Richelle Carey always knew she would have a baby when the time was right. The Emmy award–winning broadcast journalist was focused on her career and not yet married. Before she knew it, she was 43 years old, and her biological clock was ticking. “In my mind, I kept thinking, I will get married, and then I’ll have a baby, but that just never presented itself,” Carey says now. “Then it came to that, Okay, I need to be more intentional about this, because it’s not just happening in the order that you’re raised to think it’s supposed to happen.” Carey decided to freeze her eggs to buy herself more time. She didn’t end up using the frozen eggs until three years later, when she was 46.
Partly due to her age, she hadn’t been able to produce a large number of eggs—and her first in vitro fertilization (IVF) procedure, using a sperm donor, was unsuccessful. She considered trying again, but the cost was prohibitive and the chance of her actually becoming pregnant slim. Though disappointed, she remained hopeful. The next year, Carey started researching adoption options. At the time she was living in Doha, Qatar, which presented a few hurdles.
Those seeking to adopt are responsible for hiring a social worker. If she were living in the United States, she could have more easily found a social worker to conduct her home study—a comprehensive screening of prospective adoptive parents that must occur prior to approval for adoption. Living overseas, she ended up using one who was based in Germany and whom she had to fly to Doha to complete the inspection. Another challenge was finding a U.S. agency that would work with her despite the fact that she lived abroad. Miraculously, she was able to get on the waiting list of an agency in Texas—and was approved to become an adoptive parent in late 2018.
But after a couple who was giving up their baby for adoption declined, most likely because she lived too far away, “I think I was probably more disappointed about that than I had been about the IVF not working,” Carey says. “I knew the IVF was a long shot, and I’d prepared myself for that. But with this letdown, I was kind of like, Huh. This is going to be harder than I thought.” Even so, she remained positive. She started to consider whether she needed to move back to the States. “I tried to tell myself that the right baby would find me,” she says, “and that’s what ended up happening.”

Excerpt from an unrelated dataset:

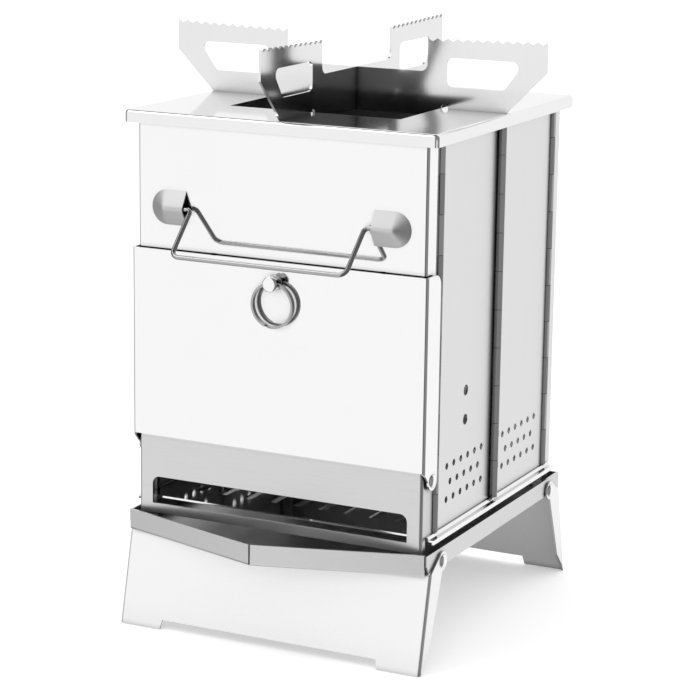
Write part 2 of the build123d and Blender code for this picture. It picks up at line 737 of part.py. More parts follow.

In 2020, Carey left her job as an Al Jazeera English anchor and moved back to her hometown of Houston so that she could finally adopt. And in March 2021, she received a call from the adoption agency she was working with, saying that a birth mother who had a 6-week-old baby was interested in meeting her.
Carey drove to Dallas to meet the birth mother the very next day. She knew at once that little Avery was the baby she’d been waiting for. The following morning, Carey told the agency that she wanted to adopt him—and within four days, he was home with her. Since then, Avery, who is now 1 year old, and Carey, who turned 50 in October, have been living with her parents in their guest home in Houston. “If you told me that at 50 years old, I would be a single mom living in my parents’ guest house, I would think that I had screwed up my life,” says Carey, laughing. “But actually everything turned out perfectly, so it’s the exact opposite.”